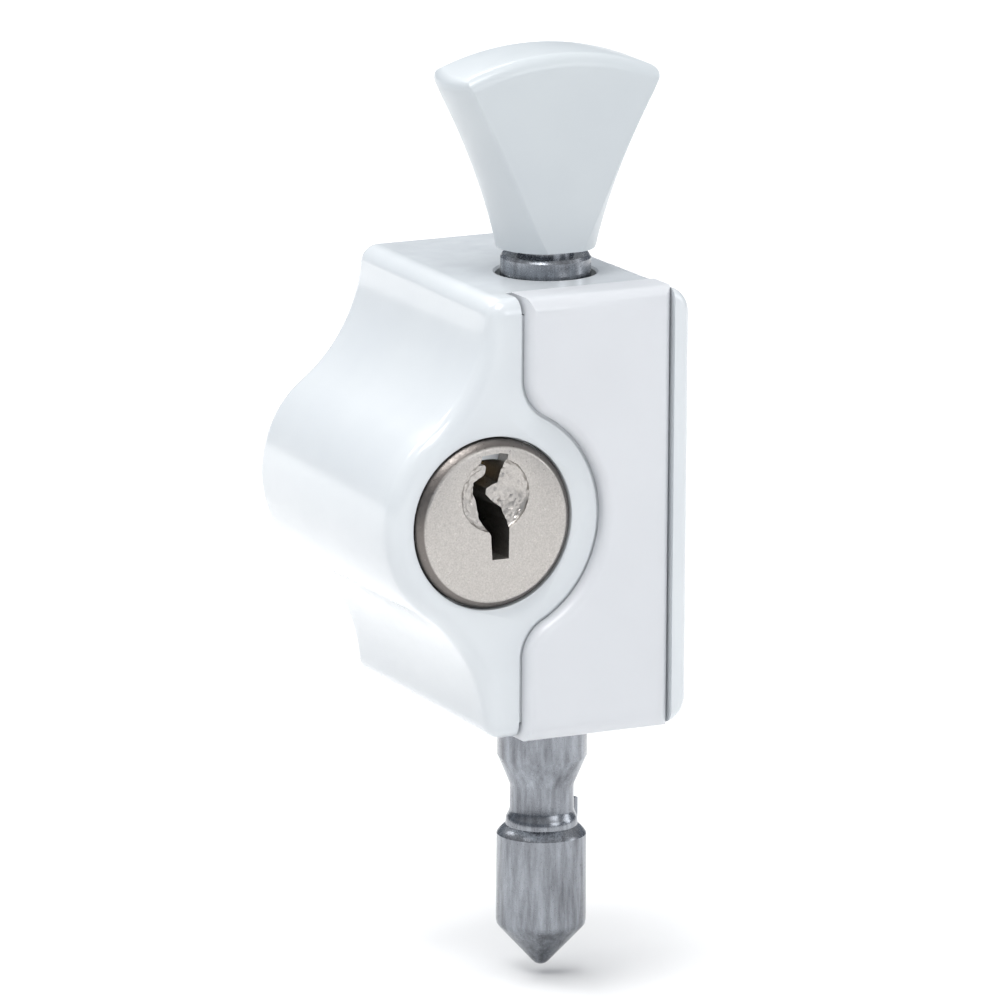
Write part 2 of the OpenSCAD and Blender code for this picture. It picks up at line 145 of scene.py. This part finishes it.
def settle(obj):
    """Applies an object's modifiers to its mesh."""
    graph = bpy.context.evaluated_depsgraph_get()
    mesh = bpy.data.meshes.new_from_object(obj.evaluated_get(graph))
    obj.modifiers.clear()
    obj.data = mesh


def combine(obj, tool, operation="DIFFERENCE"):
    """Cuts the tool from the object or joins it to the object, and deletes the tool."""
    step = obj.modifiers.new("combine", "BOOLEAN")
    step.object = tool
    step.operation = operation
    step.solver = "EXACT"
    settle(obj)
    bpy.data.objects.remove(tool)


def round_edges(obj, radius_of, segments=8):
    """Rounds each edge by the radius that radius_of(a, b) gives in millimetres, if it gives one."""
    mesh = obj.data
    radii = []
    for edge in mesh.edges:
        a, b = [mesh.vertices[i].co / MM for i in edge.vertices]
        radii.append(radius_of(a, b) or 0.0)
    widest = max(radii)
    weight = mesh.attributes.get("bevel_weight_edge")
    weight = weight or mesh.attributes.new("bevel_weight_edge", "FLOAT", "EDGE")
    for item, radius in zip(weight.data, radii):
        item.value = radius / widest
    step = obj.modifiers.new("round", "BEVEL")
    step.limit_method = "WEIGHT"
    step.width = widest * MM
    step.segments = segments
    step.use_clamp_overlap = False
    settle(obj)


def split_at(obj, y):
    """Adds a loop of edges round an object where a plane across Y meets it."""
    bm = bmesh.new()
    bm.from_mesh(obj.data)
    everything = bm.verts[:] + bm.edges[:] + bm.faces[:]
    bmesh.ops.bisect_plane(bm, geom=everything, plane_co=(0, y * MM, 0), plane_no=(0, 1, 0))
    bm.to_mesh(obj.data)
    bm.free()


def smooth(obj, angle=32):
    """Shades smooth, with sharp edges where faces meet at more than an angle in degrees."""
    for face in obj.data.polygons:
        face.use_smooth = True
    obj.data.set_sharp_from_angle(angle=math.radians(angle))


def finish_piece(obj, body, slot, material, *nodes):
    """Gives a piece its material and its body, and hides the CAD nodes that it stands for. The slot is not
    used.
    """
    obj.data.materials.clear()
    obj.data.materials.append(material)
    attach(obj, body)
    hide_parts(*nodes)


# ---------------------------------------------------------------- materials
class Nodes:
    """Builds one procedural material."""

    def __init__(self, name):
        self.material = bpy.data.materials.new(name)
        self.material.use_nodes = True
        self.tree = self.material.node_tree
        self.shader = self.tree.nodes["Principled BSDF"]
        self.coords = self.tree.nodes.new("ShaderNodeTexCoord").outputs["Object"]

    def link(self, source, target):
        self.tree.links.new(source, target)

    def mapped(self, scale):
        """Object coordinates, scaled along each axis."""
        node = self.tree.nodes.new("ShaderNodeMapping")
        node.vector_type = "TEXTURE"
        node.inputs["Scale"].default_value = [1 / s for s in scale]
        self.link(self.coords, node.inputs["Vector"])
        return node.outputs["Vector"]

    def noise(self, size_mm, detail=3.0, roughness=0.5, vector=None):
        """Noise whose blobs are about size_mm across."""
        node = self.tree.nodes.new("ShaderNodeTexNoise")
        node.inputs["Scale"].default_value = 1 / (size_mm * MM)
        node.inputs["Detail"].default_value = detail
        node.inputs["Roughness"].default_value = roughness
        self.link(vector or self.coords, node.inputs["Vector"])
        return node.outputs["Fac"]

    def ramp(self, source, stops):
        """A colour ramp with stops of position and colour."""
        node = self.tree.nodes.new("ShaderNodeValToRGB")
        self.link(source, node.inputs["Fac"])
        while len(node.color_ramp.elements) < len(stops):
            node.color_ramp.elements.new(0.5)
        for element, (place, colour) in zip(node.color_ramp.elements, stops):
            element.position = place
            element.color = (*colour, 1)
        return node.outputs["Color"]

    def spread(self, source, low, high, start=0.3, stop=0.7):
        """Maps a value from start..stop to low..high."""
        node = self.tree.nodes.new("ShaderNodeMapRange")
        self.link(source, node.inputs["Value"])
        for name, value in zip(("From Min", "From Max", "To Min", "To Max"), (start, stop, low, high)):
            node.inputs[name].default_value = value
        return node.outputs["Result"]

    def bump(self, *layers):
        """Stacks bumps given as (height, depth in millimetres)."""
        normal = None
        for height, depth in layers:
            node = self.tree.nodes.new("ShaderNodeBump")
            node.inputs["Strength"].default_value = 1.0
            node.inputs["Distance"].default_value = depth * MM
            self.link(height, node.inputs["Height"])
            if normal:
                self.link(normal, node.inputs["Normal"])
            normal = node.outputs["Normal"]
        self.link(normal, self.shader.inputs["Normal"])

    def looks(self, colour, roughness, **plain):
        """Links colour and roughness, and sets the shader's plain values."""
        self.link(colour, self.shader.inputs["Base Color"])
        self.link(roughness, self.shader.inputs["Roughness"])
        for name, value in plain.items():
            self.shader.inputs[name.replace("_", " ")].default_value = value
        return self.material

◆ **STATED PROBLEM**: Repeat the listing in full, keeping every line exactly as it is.

◆ **WRITTEN RESPONSE**:
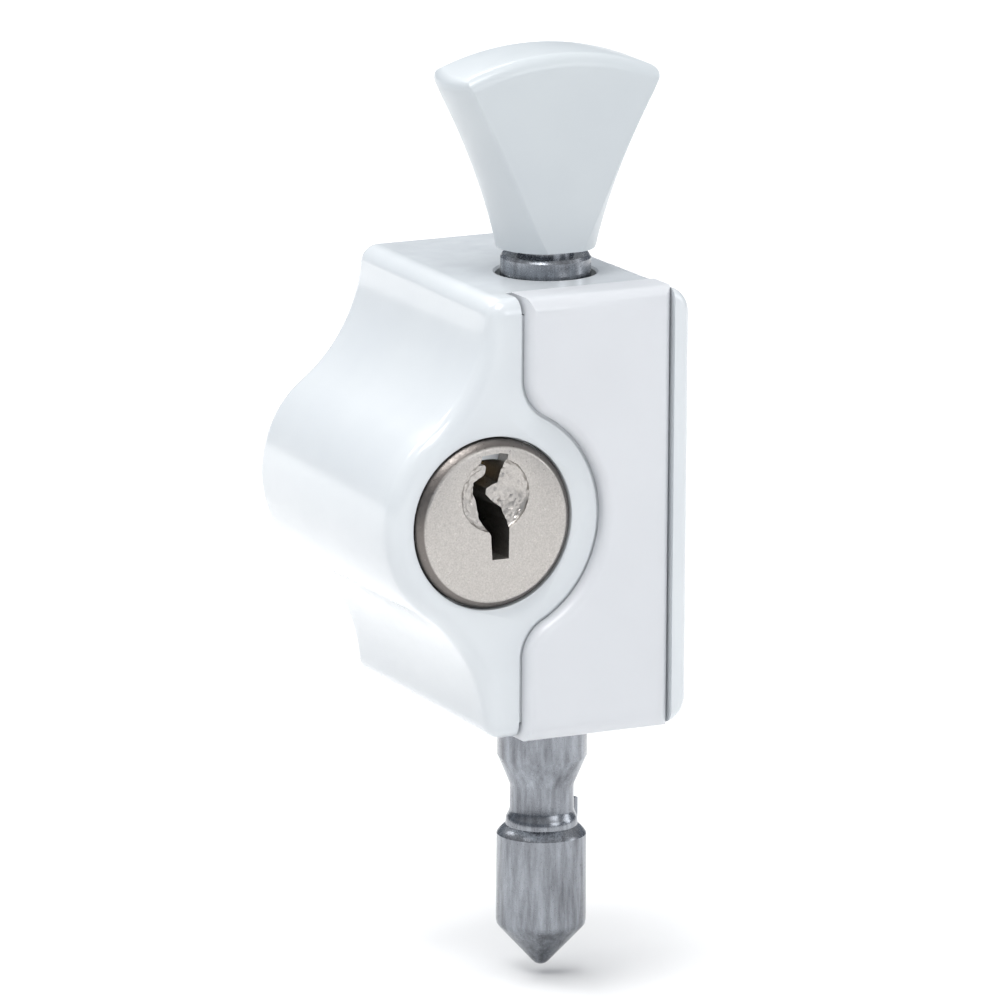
Write part 2 of the OpenSCAD and Blender code for this picture. It picks up at line 145 of scene.py. This part finishes it.
def settle(obj):
    """Applies an object's modifiers to its mesh."""
    graph = bpy.context.evaluated_depsgraph_get()
    mesh = bpy.data.meshes.new_from_object(obj.evaluated_get(graph))
    obj.modifiers.clear()
    obj.data = mesh


def combine(obj, tool, operation="DIFFERENCE"):
    """Cuts the tool from the object or joins it to the object, and deletes the tool."""
    step = obj.modifiers.new("combine", "BOOLEAN")
    step.object = tool
    step.operation = operation
    step.solver = "EXACT"
    settle(obj)
    bpy.data.objects.remove(tool)


def round_edges(obj, radius_of, segments=8):
    """Rounds each edge by the radius that radius_of(a, b) gives in millimetres, if it gives one."""
    mesh = obj.data
    radii = []
    for edge in mesh.edges:
        a, b = [mesh.vertices[i].co / MM for i in edge.vertices]
        radii.append(radius_of(a, b) or 0.0)
    widest = max(radii)
    weight = mesh.attributes.get("bevel_weight_edge")
    weight = weight or mesh.attributes.new("bevel_weight_edge", "FLOAT", "EDGE")
    for item, radius in zip(weight.data, radii):
        item.value = radius / widest
    step = obj.modifiers.new("round", "BEVEL")
    step.limit_method = "WEIGHT"
    step.width = widest * MM
    step.segments = segments
    step.use_clamp_overlap = False
    settle(obj)


def split_at(obj, y):
    """Adds a loop of edges round an object where a plane across Y meets it."""
    bm = bmesh.new()
    bm.from_mesh(obj.data)
    everything = bm.verts[:] + bm.edges[:] + bm.faces[:]
    bmesh.ops.bisect_plane(bm, geom=everything, plane_co=(0, y * MM, 0), plane_no=(0, 1, 0))
    bm.to_mesh(obj.data)
    bm.free()


def smooth(obj, angle=32):
    """Shades smooth, with sharp edges where faces meet at more than an angle in degrees."""
    for face in obj.data.polygons:
        face.use_smooth = True
    obj.data.set_sharp_from_angle(angle=math.radians(angle))


def finish_piece(obj, body, slot, material, *nodes):
    """Gives a piece its material and its body, and hides the CAD nodes that it stands for. The slot is not
    used.
    """
    obj.data.materials.clear()
    obj.data.materials.append(material)
    attach(obj, body)
    hide_parts(*nodes)


# ---------------------------------------------------------------- materials
class Nodes:
    """Builds one procedural material."""

    def __init__(self, name):
        self.material = bpy.data.materials.new(name)
        self.material.use_nodes = True
        self.tree = self.material.node_tree
        self.shader = self.tree.nodes["Principled BSDF"]
        self.coords = self.tree.nodes.new("ShaderNodeTexCoord").outputs["Object"]

    def link(self, source, target):
        self.tree.links.new(source, target)

    def mapped(self, scale):
        """Object coordinates, scaled along each axis."""
        node = self.tree.nodes.new("ShaderNodeMapping")
        node.vector_type = "TEXTURE"
        node.inputs["Scale"].default_value = [1 / s for s in scale]
        self.link(self.coords, node.inputs["Vector"])
        return node.outputs["Vector"]

    def noise(self, size_mm, detail=3.0, roughness=0.5, vector=None):
        """Noise whose blobs are about size_mm across."""
        node = self.tree.nodes.new("ShaderNodeTexNoise")
        node.inputs["Scale"].default_value = 1 / (size_mm * MM)
        node.inputs["Detail"].default_value = detail
        node.inputs["Roughness"].default_value = roughness
        self.link(vector or self.coords, node.inputs["Vector"])
        return node.outputs["Fac"]

    def ramp(self, source, stops):
        """A colour ramp with stops of position and colour."""
        node = self.tree.nodes.new("ShaderNodeValToRGB")
        self.link(source, node.inputs["Fac"])
        while len(node.color_ramp.elements) < len(stops):
            node.color_ramp.elements.new(0.5)
        for element, (place, colour) in zip(node.color_ramp.elements, stops):
            element.position = place
            element.color = (*colour, 1)
        return node.outputs["Color"]

    def spread(self, source, low, high, start=0.3, stop=0.7):
        """Maps a value from start..stop to low..high."""
        node = self.tree.nodes.new("ShaderNodeMapRange")
        self.link(source, node.inputs["Value"])
        for name, value in zip(("From Min", "From Max", "To Min", "To Max"), (start, stop, low, high)):
            node.inputs[name].default_value = value
        return node.outputs["Result"]

    def bump(self, *layers):
        """Stacks bumps given as (height, depth in millimetres)."""
        normal = None
        for height, depth in layers:
            node = self.tree.nodes.new("ShaderNodeBump")
            node.inputs["Strength"].default_value = 1.0
            node.inputs["Distance"].default_value = depth * MM
            self.link(height, node.inputs["Height"])
            if normal:
                self.link(normal, node.inputs["Normal"])
            normal = node.outputs["Normal"]
        self.link(normal, self.shader.inputs["Normal"])

    def looks(self, colour, roughness, **plain):
        """Links colour and roughness, and sets the shader's plain values."""
        self.link(colour, self.shader.inputs["Base Color"])
        self.link(roughness, self.shader.inputs["Roughness"])
        for name, value in plain.items():
            self.shader.inputs[name.replace("_", " ")].default_value = value
        return self.material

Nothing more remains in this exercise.